Monday, 27 October 2025

 

Lucky Thing, by Tom Baragwanath.

 


            Well, the reader is the Lucky Thing to be enjoying another Kiwi-As thriller from Tom Baragwanath – who lives and writes in Paris, but has forgotten nothing of his origins in the Wairarapa town of Masterton on the North Island’s East Coast.  Once again, we meet Lorraine Henry, ostensibly a filing clerk in the local police station, but her photographic memory and acquaintance/friendship with most of the town’s denizens gives her an advantage on the town grapevine that no-one else has;  consequently, she is always brought in as an ‘observer’, taking notes for the police chief as required, but filling him in on her opinions later.

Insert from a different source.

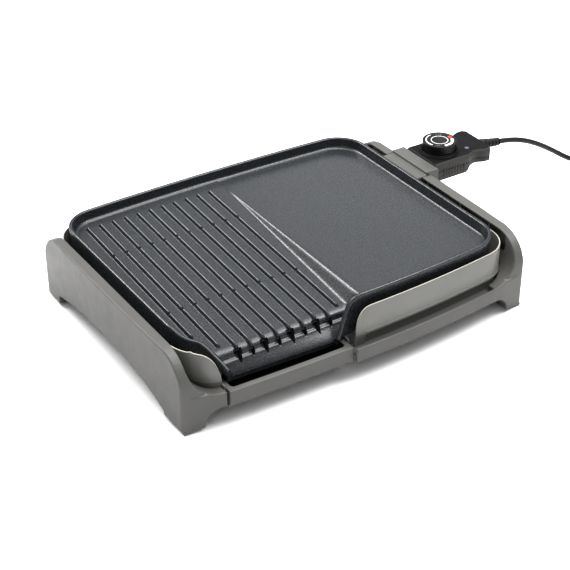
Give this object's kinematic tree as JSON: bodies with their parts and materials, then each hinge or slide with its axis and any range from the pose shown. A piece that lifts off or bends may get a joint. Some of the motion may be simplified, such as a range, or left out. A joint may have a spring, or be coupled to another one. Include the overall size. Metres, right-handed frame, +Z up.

            And there is much to talk about and charges pending if they can only establish  what happened to  Jessica Mowbrie, a young local girl from the wrong end of town ( Lorraine’s end of town), who had won a place against  the local debating team of Langsford’s an exclusive private boy’s college:  now she is in intensive care in the local hospital after being found deep in the Tararua Ranges by a couple of  Finnish trampers.  Jessica is in an induced coma as she been given such a good hiding that her skull is fractured, and her family is looking for answers – and vengeance, a classic case of privilege against poverty, for it transpires that Jessica and her cousin Michaela were invited to a teen party at a woolshed belonging to one of the rich farmers of the district;  their drinks were spiked, Michaela was driven home semi-conscious, but Jessica disappeared.  The last person to see her was Stuart, eldest son of the farmer.  Which shows him in a very suspicious light, especially when he and his parents visit the police station all lawyered-up before they were asked:  the plot is thickening alarmingly.

            And more tragedy is on its way.  No-one is exempt, rich or poor. There are a raft of minor characters waiting in the wings to add to a seemingly insoluble mystery, and no-one comes away unscathed:  Lorraine’s life is threatened more than once on a single night and she is starting to wonder if being a filing clerk could be a dead-end job (sorry) before the cavalry turns up in the shape of Constable Dion, saving the day but not every life.

            Tom Baragwanath has proved to be no One Hit Wonder:  his second foray into small-town crime in rural Aotearoa New Zealand is just as meticulous and atmospheric as his first, and Lorraine, who lost so much in ‘Paper Cage’ is well and truly cemented into her role as so much more than just a paper shuffler. Good on you, girl!   FIVE STARS.